You are correct that if one did the “transposition” in the context of the question “Should Charlie be paired with Alpha instead of Baker?”, that transposition is within the 80 point rule since swapping out Baker and swapping in Charlie is less than an 80 point swap.
But that isn’t exactly what I meant. (I might not have said what I meant.) What I meant was that this is not how SwissSys actually does it, as far as I can see. It’s algorithm seems to be “top down”. At the point where the program is pairing Alpha, it is not considering Charlie yet. Colors aside, Baker is the natural pairing for Alpha.
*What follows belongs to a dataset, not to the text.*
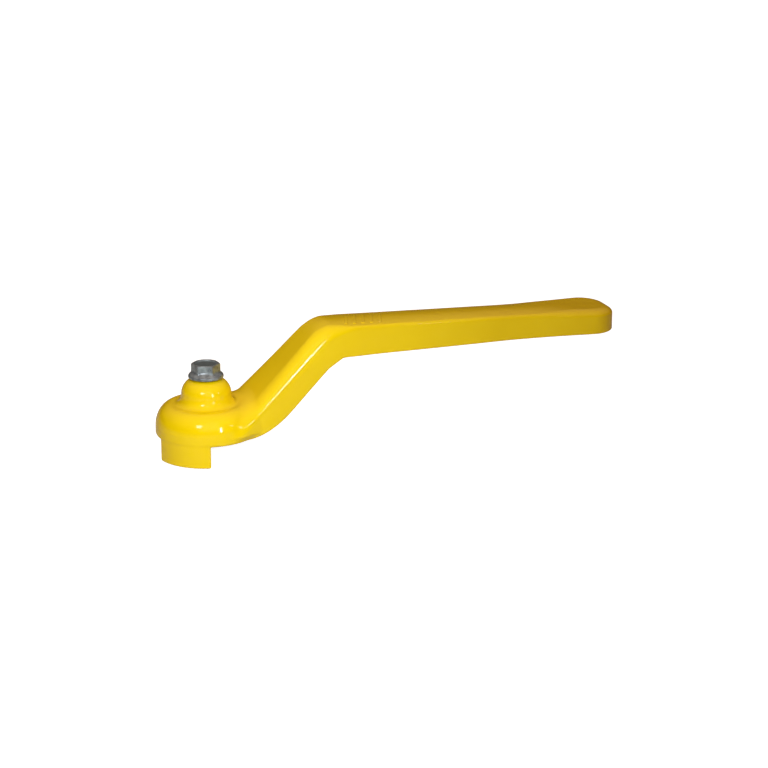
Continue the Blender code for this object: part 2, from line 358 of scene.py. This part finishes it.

The program also isn’t considering colors yet. So colors are, in fact, aside. Colors come later. So, the program pairs Alpha with Baker, Charlie with Foxtrot, Delta with Echo, Golf with Hotel, etc until it has finished what it refers to as the “natural pairings”. (There were actually 10 players in the section in all),
Then it looks for transpositions and interchanges that fall within the 80/20 rules, etc, to improve color allocation (and, for all I know, “drops”). However, when you look for transpositions at that point, it is already too late. You can’t just do a straight transposition of Baker with Charlie because by then Charlie is paired with Foxtrot. Baker has already played Foxtrot. And, apparently there is not any other sequence of two or more transpositions (in which every transposition is an improvement) which gets you back to Alpha v Charlie, Baker v Foxtrot, either. So, the program never evaluates the “transposition” of Baker with Charlie, vs Alpha.
Should we say that its algorithm is “wrong” and produces “wrong” results?